A 2024 McKinsey report estimated that around 60–70% of work activities in knowledge-worker roles could be automated with currently available technology. That doesn't mean 60–70% of jobs disappear. It means 60–70% of task time within those jobs becomes contestable.
The practical consequence: a business that once needed a five-person operations team to manage customer communications, data entry, reporting, and scheduling might now manage the same volume with two people and the right automation stack. The question that follows isn't "how do we do more?" — it's "what do we actually need humans for?"
What Automation Reveals About Role Value
When you automate a task and the output is fine, that task was never a strategic hire. That's a useful signal.
Businesses in Australia and Canada running lean operations have discovered this through necessity. A Sydney-based logistics SMB that automated its invoice reconciliation process didn't just save 12 hours a week — it realised the finance coordinator role it had been planning to backfill didn't need to exist in the same form. The remaining human work was judgment-heavy: vendor disputes, anomaly investigation, strategic cash flow decisions. That required a different profile entirely.
This pattern repeats across industries. Automation doesn't flatten organisations. It polarises them — creating clearer distance between high-value judgment work and low-value execution work. Roles in the middle, the ones that mix some thinking with a lot of process, are the most exposed.
The roles most affected by AI agents in 2025–2026
- Entry-level content production and copywriting
- Data entry, reporting, and dashboard maintenance
- First-tier customer support and triage
- Basic social media scheduling and community monitoring
- Administrative coordination and calendar management
None of these roles vanish entirely. But the headcount required drops significantly when automation absorbs the repeatable slice.
How Does This Change the Argument for Agencies?
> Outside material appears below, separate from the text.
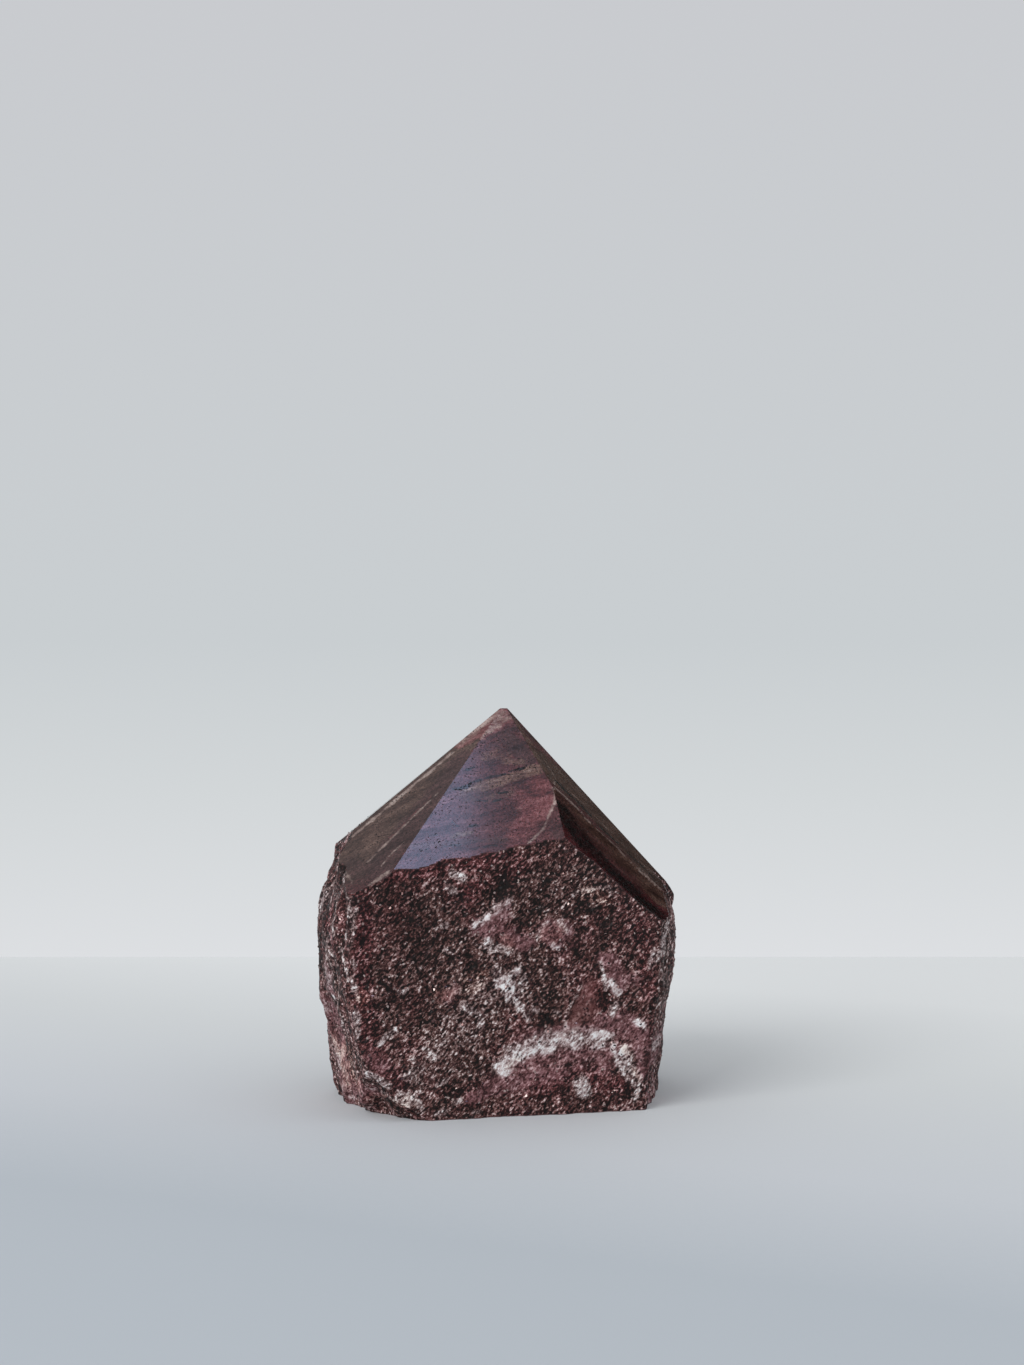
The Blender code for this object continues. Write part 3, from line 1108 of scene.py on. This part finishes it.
def shift(start: Number, marks: dict[Tint, Wire], amounts: dict[Tint, float]) -> Wire:
    """Add to a value what each tint does to it.

    Args:
        start: The value without marks.
        marks: How strongly each tint shows.
        amounts: What each tint adds where it shows in full.

    Returns:
        The shifted value.
    """
    for tint, amount in amounts.items():
        start = start + marks[tint] * amount
    return start


@dataclass(frozen=True)
class Patterns:
    """The patterns that the stone's colours, shine and bumps are made from.

    Args:
        where: Position in mm.
        speck: Fine noise, the size of a grain.
        clump: Noise the size of a few grains.
        cloud: Noise the size of a patch.
        broad: Noise the size of half a side.
        strand: Noise drawn out along the rock's layers.
        tone: The same where a broken side cuts across the layers, around 0.
        pick: A chance value for each grain.
        polish: 1 on the polished flats and 0 on the broken sides.
        pits: 1 in the pits of the polished flats.
    """

    where: Wire
    speck: Wire
    clump: Wire
    cloud: Wire
    broad: Wire
    strand: Wire
    tone: Wire
    pick: Wire
    polish: Wire
    pits: Wire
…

If AI automation raises the floor for what any competent operation can produce, the ceiling — creative strategy, technical architecture, brand positioning, conversion-led design — becomes the true differentiator. That ceiling work is where specialised expertise matters most.
Here's the problem for most SMBs: that expertise is expensive to hire permanently, slow to build in-house, and difficult to retain. A senior UX designer with cross-industry pattern recognition, or a performance marketing strategist who has run campaigns across 20 verticals, brings compounded value that a single in-house hire rarely replicates — especially if they're only needed in bursts.
This is where the agency model fits the new hiring logic particularly well. As fixed operational headcount shrinks through automation, the flexible capability layer becomes more valuable. Agencies fill that layer without the overhead, without the ramp-up, and without the retention risk.
According to Deloitte's 2023 Global Outsourcing Survey, cost reduction and access to capabilities were the top two drivers of outsourcing decisions — and both pressures have intensified as automation raises the skill threshold for the work that remains. That trend isn't reversing.
What Does the 2027 Team Actually Look Like?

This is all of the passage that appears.